▶ **Set exercise**: Go through the entries below, tally each line with the string "that", and give the final number by itself.

▶ **Data listing**:
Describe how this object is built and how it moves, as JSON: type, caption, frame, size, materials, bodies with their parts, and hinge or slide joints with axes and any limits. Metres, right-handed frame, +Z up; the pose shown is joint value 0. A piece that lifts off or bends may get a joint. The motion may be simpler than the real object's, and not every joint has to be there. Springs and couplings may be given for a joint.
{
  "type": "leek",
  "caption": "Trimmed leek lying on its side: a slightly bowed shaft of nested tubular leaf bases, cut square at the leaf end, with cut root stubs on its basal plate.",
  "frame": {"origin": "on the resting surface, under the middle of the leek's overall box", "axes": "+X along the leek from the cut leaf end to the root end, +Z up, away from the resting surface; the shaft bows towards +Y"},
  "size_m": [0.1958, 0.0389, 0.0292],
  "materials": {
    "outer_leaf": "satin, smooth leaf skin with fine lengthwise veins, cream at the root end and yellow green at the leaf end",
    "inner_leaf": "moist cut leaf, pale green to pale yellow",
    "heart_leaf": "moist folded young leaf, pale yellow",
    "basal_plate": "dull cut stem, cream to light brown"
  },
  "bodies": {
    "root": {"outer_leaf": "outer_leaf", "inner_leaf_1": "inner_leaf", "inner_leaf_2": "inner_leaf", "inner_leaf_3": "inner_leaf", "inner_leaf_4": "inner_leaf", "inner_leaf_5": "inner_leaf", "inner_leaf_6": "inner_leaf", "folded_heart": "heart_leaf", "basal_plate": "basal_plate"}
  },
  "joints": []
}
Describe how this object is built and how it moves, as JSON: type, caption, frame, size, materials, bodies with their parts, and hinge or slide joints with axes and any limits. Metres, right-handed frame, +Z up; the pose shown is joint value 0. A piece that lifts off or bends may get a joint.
* * *
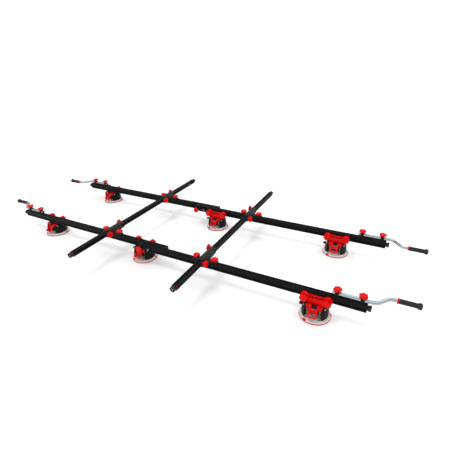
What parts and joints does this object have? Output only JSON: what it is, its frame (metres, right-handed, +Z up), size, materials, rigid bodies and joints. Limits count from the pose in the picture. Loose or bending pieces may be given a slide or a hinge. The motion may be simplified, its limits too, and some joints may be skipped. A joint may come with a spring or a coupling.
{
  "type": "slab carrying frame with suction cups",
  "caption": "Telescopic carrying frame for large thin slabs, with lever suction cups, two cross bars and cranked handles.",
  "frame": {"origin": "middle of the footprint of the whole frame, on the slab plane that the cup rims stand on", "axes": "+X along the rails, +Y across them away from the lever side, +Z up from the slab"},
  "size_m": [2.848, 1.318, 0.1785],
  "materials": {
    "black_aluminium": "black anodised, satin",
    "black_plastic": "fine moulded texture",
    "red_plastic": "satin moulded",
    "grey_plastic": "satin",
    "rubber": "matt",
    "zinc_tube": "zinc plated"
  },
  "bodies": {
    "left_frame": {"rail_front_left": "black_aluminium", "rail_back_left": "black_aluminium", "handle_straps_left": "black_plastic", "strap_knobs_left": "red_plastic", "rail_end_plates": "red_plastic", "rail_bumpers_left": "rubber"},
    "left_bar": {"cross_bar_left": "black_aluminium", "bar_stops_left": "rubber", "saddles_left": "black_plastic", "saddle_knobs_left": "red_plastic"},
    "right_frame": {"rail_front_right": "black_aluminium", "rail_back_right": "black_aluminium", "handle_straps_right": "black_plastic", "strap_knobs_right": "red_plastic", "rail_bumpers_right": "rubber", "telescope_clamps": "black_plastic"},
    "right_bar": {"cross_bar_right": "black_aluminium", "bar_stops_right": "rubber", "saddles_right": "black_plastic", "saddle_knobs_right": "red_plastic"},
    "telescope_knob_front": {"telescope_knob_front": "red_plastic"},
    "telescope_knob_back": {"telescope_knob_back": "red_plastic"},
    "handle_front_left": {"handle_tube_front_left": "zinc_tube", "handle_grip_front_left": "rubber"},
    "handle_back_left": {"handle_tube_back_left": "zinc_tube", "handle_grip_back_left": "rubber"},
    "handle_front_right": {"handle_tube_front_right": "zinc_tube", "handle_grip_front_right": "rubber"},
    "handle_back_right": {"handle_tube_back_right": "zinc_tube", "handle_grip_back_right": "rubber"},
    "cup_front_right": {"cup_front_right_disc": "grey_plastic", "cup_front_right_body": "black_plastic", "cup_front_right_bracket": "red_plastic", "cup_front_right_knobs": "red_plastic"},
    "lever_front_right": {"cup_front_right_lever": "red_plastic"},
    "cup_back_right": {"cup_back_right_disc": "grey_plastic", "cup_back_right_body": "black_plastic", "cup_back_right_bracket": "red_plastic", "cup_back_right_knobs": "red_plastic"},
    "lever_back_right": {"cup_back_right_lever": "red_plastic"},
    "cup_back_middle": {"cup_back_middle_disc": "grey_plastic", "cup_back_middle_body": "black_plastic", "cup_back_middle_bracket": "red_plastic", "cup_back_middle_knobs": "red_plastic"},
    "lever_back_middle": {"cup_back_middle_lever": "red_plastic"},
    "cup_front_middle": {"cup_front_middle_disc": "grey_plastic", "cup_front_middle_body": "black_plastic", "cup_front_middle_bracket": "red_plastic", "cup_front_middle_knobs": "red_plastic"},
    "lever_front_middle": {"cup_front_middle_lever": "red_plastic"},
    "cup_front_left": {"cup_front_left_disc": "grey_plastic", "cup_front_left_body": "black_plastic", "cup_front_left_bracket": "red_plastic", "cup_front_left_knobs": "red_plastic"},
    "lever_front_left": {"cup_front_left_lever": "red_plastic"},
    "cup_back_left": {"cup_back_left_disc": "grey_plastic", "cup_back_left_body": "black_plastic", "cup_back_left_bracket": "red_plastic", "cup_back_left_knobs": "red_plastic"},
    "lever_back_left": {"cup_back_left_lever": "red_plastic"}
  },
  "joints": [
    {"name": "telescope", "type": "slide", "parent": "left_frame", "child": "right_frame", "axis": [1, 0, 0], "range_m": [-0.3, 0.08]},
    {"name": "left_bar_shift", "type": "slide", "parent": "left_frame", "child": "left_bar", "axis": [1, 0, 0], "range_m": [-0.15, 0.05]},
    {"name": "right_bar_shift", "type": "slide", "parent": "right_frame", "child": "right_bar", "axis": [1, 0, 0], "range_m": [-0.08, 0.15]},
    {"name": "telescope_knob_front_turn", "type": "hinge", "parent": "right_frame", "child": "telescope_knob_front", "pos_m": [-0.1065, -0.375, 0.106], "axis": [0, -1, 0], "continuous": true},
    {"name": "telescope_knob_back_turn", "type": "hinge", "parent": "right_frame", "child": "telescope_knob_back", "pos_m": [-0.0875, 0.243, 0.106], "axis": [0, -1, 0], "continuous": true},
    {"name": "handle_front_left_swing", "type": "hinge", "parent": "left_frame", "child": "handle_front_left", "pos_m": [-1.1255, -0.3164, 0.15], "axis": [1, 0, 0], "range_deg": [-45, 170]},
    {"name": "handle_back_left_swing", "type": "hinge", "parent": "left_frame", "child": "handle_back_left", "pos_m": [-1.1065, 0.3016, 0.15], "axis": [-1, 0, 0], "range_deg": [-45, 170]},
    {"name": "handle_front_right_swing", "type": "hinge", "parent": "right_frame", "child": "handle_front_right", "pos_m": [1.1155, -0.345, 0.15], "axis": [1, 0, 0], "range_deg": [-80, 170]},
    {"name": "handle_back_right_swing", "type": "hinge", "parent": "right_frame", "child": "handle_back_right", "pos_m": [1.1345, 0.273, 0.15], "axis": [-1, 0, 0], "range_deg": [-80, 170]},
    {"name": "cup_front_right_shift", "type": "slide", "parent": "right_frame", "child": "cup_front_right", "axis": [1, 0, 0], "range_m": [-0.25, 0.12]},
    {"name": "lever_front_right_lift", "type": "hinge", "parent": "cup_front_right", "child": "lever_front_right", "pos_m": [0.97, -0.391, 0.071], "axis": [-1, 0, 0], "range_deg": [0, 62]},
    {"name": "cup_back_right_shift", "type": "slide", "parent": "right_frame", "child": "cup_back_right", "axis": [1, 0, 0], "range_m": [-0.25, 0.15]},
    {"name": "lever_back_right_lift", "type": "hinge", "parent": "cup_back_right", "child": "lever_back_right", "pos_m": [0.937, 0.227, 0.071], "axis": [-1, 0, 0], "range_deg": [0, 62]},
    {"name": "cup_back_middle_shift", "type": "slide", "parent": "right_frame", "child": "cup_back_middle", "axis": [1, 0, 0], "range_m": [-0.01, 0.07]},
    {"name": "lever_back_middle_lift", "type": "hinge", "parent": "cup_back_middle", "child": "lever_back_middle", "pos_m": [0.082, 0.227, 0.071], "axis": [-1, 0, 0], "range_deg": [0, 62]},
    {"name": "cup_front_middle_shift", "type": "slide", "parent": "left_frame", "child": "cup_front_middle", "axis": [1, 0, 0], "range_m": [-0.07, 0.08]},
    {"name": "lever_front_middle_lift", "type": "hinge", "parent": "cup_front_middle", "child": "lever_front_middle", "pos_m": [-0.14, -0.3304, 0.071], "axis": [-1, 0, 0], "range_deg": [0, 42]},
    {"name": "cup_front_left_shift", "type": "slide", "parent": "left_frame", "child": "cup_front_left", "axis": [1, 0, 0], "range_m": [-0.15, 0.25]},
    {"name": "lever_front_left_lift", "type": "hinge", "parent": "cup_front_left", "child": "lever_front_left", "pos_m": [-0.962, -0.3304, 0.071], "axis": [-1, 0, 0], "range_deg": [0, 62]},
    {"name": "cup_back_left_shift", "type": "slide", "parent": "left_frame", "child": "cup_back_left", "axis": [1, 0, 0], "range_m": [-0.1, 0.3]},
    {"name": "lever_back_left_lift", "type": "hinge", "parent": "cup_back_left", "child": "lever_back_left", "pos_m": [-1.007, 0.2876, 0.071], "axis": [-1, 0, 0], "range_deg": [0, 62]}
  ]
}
...
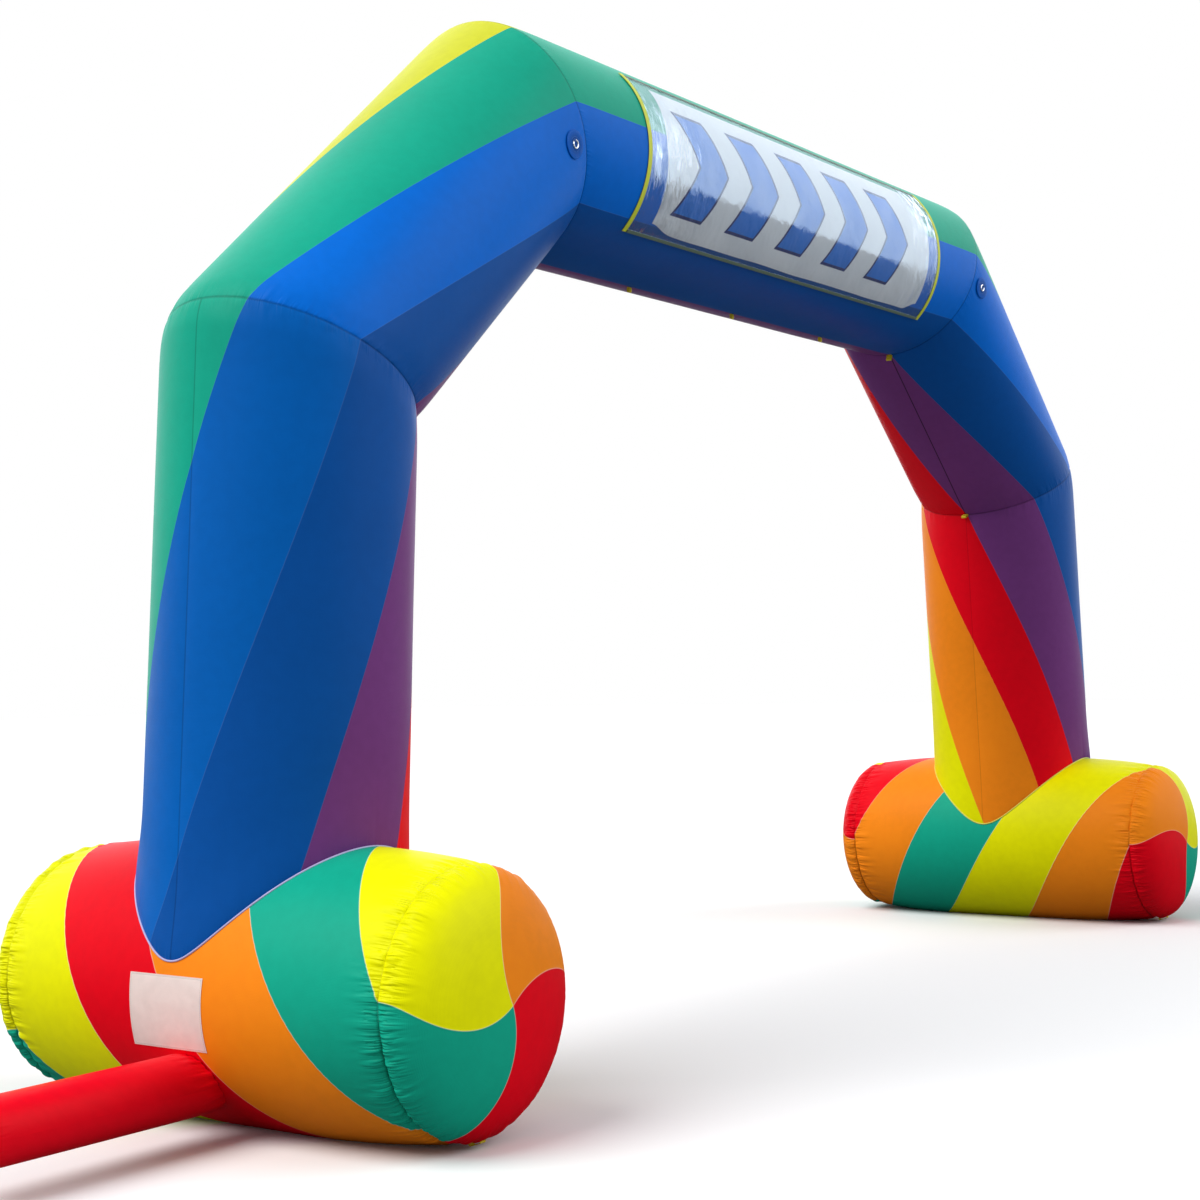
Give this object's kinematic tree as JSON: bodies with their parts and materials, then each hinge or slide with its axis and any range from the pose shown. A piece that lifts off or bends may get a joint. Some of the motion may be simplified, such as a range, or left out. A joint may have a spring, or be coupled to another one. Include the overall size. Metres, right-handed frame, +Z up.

▶ **Correct result**: 4